Wegen Erfahrungsberichten wie diesen setzt die Polizei seit einigen Jahren in verschiedenen deutschen Bundesländern verstärkt auf Personenspürhunde. Anders als Flächensuchhunde, die ganz allgemein darauf trainiert sind, die Fährte von lebenden Personen zu wittern, sollen Mantrailer gezielt nach einzelnen Vermissten suchen, indem sie etwa getragene Socken der gesuchten Person bekommen.

Was riecht der Hund da eigentlich genau?

Gerade Familien von Vermissten setzen immer wieder große Hoffnungen in die Hunde. In extremen Fällen bezahlen sie auch Monate nach dem Verschwinden private Organisationen aus eigener Tasche - in der Hoffnung, doch noch eine neue Spur zu finden.

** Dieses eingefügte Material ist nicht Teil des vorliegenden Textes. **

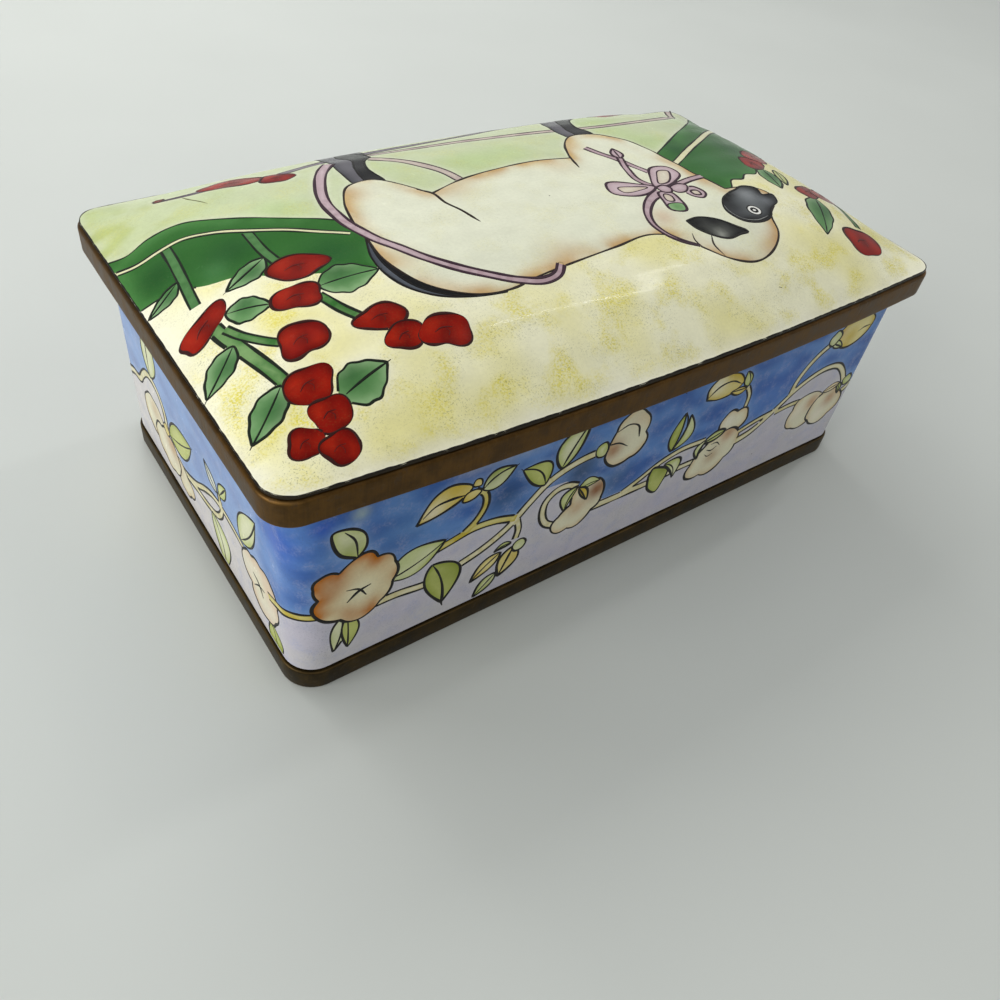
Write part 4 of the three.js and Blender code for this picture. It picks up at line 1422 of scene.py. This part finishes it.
def ribbon(d):
    """A lilac ribbon round the haunch and a bow at the neck."""
    d.stem([(-23.2, 19), (-25.5, 16.3), (-28, 12), (-29.5, 8.1), (-29.8, 2.6), (-28.6, -2.2),
            (-26.4, -6.7), (-23.7, -10.8), (-20.3, -13.9), (-16.5, -16.5), (-13.2, -17.5), (-11, -17),
            (-9.8, -15.8)], 1.45, LILAC, 0.4, ink=LILAC_INK, tip=0.9)
    d.stroke(through([(-10.2, -15.6), (-9.7, -15.4), (-9.4, -15.8)]), 0.34, LILAC_INK)
    # The collar, the two upper ends and the bow
    d.stem([(14.4, -7.2), (11.8, -8.2), (9.9, -9.6), (8.4, -11.4), (7.8, -13.4), (8.2, -15.4),
            (9.7, -17.2), (11.8, -18.6)], 1.5, LILAC, 0.36, ink=LILAC_INK, tip=0.2)
    d.stem([(12.8, 7.8), (14, 4.9), (15.4, 2), (16.8, -2)], 0.95, LILAC, 0.34, ink=LILAC_INK)
    d.stem([(15.7, 3.2), (14.3, 0), (13.5, -3), (14.4, -5.6)], 0.9, LILAC, 0.34, ink=LILAC_INK)
    d.leaf((15.7, 3.1), (16.8, 6.2), 0.9, 0.9, LILAC, ink=LILAC_INK)
    d.stem([(16.2, -7), (19.3, -6.2), (21.9, -5.7), (24.3, -5.5)], 1.0, LILAC, 0.34, ink=LILAC_INK)
    for loop, hole in (
        ([(14.8, -6), (16, -3.2), (18.2, -0.9), (20.8, -1.4), (21.4, -3.6), (18.8, -5.5), (16, -6.2)],
         [(16, -5.4), (17.1, -3.5), (18.6, -2.1), (20, -2.5), (19, -4.3), (17, -5.5)]),
        ([(14.6, -6), (12.6, -4.2), (8.2, -2.6), (7.2, -5.2), (9.6, -6.8), (13.4, -6.7)],
         [(13.4, -5.6), (11.4, -4.7), (8.9, -4.3), (8.9, -5.4), (11.6, -5.9)]),
        ([(18.2, -8), (20.4, -7.5), (21.3, -9.4), (20, -10.4), (18.4, -9.2)],
         [(19.2, -8.4), (20.4, -8.6), (20.3, -9.6), (19.2, -9.2)]),
        ([(14, -7.2), (13.2, -9.2), (12.7, -11.3), (15, -12.2), (16, -9.8), (16, -7.9)],
         [(14.6, -7.8), (13.9, -9.4), (14.7, -9.8), (15.3, -8.4)]),
    ):
        d.field(through(loop, closed=True), LILAC, 0.36, LILAC_INK)
        d.field(through(hole, closed=True), LOOP_FILL, 0.28, LILAC_INK)
    for points, paint, width in (
        ([(13, -10.3), (12.8, -11.3), (15, -12.1), (15.5, -10.7)], SMALL_LEAF, 0.26),
        ([(16.4, -7), (18.6, -6.2), (19.7, -6.9), (18.6, -8.2), (17, -8.1)], LILAC, 0.32),
        ([(14.6, -6.2), (16.2, -5.9), (16.7, -7), (16.2, -7.7), (14.8, -7.3)], LILAC, 0.34),
    ):
        d.field(through(points, closed=True), paint, width, LILAC_INK)


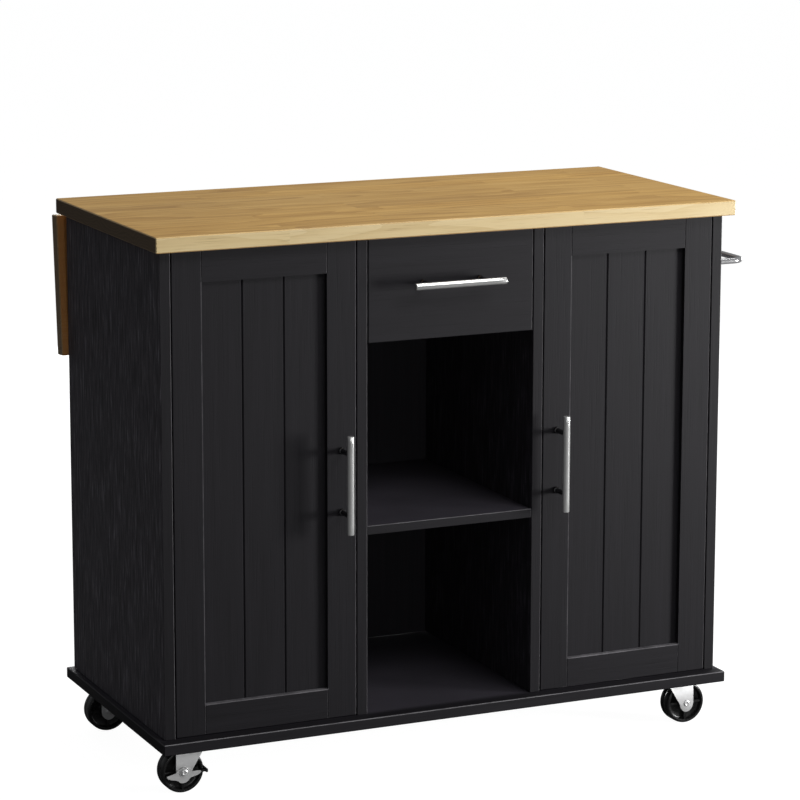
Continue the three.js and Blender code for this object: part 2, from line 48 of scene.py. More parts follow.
# ------------------------------------------------------------------ small node helpers
class Tree:
    def __init__(self, name):
        self.m = bpy.data.materials.new(name)
        self.m.use_nodes = True
        self.t = self.m.node_tree
        self.t.nodes.clear()
        self.out = self.t.nodes.new("ShaderNodeOutputMaterial")
        self.b = self.t.nodes.new("ShaderNodeBsdfPrincipled")
        self.link(self.b.outputs["BSDF"], self.out.inputs["Surface"])

    def link(self, a, b):
        self.t.links.new(a, b)

    def node(self, kind, **kw):
        n = self.t.nodes.new(kind)
        for k, v in kw.items():
            setattr(n, k, v)
        return n

    def put(self, socket, value):
        if hasattr(value, "is_output") or isinstance(value, bpy.types.NodeSocket):
            self.link(value, socket)
        else:
            socket.default_value = value

    def coords(self, kind="Object"):
        if not hasattr(self, "_tc"):
            self._tc = self.node("ShaderNodeTexCoord")
        return self._tc.outputs[kind]

    def mapping(self, vec, scale=(1, 1, 1), loc=(0, 0, 0), rot=(0, 0, 0)):
        n = self.node("ShaderNodeMapping")
        self.link(vec, n.inputs["Vector"])
        n.inputs["Scale"].default_value = scale
        n.inputs["Location"].default_value = loc
        n.inputs["Rotation"].default_value = rot
        return n.outputs["Vector"]

    def noise(self, vec, scale=1.0, detail=4.0, rough=0.5, distort=0.0):
        n = self.node("ShaderNodeTexNoise")
        self.link(vec, n.inputs["Vector"])
        n.inputs["Scale"].default_value = scale
        n.inputs["Detail"].default_value = detail
        n.inputs["Roughness"].default_value = rough
        n.inputs["Distortion"].default_value = distort
        return n.outputs["Fac"]

    def math(self, op, a, b=0.0, c=None, clamp=False):
        n = self.node("ShaderNodeMath", operation=op, use_clamp=clamp)
        self.put(n.inputs[0], a)
        self.put(n.inputs[1], b)
        if c is not None:
            self.put(n.inputs[2], c)
        return n.outputs[0]

    def ramp(self, fac, stops, interp="LINEAR"):
        n = self.node("ShaderNodeValToRGB")
        self.link(fac, n.inputs["Fac"])
        r = n.color_ramp
        r.interpolation = interp
        while len(r.elements) > 1:
            r.elements.remove(r.elements[-1])
        r.elements[0].position = stops[0][0]
        r.elements[0].color = col(stops[0][1])
        for p, c in stops[1:]:
            e = r.elements.new(p)
            e.color = col(c)
        return n.outputs["Color"]

    def mix(self, fac, a, b, blend="MIX"):
        n = self.node("ShaderNodeMix", data_type="RGBA", blend_type=blend)
        self.put(n.inputs[0], fac)
        self.put(n.inputs[6], a if not isinstance(a, tuple) else col(a))
        self.put(n.inputs[7], b if not isinstance(b, tuple) else col(b))
        return n.outputs[2]

    def range(self, v, a, b, c, d):
        n = self.node("ShaderNodeMapRange")
        self.put(n.inputs["Value"], v)
        for k, x in zip(("From Min", "From Max", "To Min", "To Max"), (a, b, c, d)):
            n.inputs[k].default_value = x
        return n.outputs["Result"]

    def bump(self, height, strength, dist, normal=None):
        n = self.node("ShaderNodeBump")
        self.link(height, n.inputs["Height"])
        n.inputs["Strength"].default_value = strength
        n.inputs["Distance"].default_value = dist
        if normal is not None:
            self.link(normal, n.inputs["Normal"])
        return n.outputs["Normal"]

    def sep(self, vec):
        n = self.node("ShaderNodeSeparateXYZ")
        self.link(vec, n.inputs[0])
        return n.outputs

    def comb(self, x, y, z):
        n = self.node("ShaderNodeCombineXYZ")
        for i, v in enumerate((x, y, z)):
            self.put(n.inputs[i], v)
        return n.outputs[0]

    def vadd(self, a, b):
        n = self.node("ShaderNodeVectorMath", operation="ADD")
        self.link(a, n.inputs[0])
        self.link(b, n.inputs[1])
        return n.outputs[0]


def col(c):
    if isinstance(c, (int, float)):
        return (c, c, c, 1.0)
    return (*c, 1.0) if len(c) == 3 else c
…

Doch wie genau diese Suchhunde arbeiten und wie lange sie tatsächlich eine Fährte riechen können, ist gar nicht so klar, wie es medial oft scheint. "Wenn ein Hund die Nase auf die Erde setzt, wissen wir nicht, was er da tatsächlich wahrnimmt. Ist es vielleicht Kaffeegeruch? Blausäure? Oder nimmt der Hund tatsächlich auch etwas über die Luft wahr", sagt Hundekognitionsexpertin Juliane Bräuer, die die Forschungsgruppe Hundestudien am Max-Planck-Institut für Geoanthropologie in Jena leitet.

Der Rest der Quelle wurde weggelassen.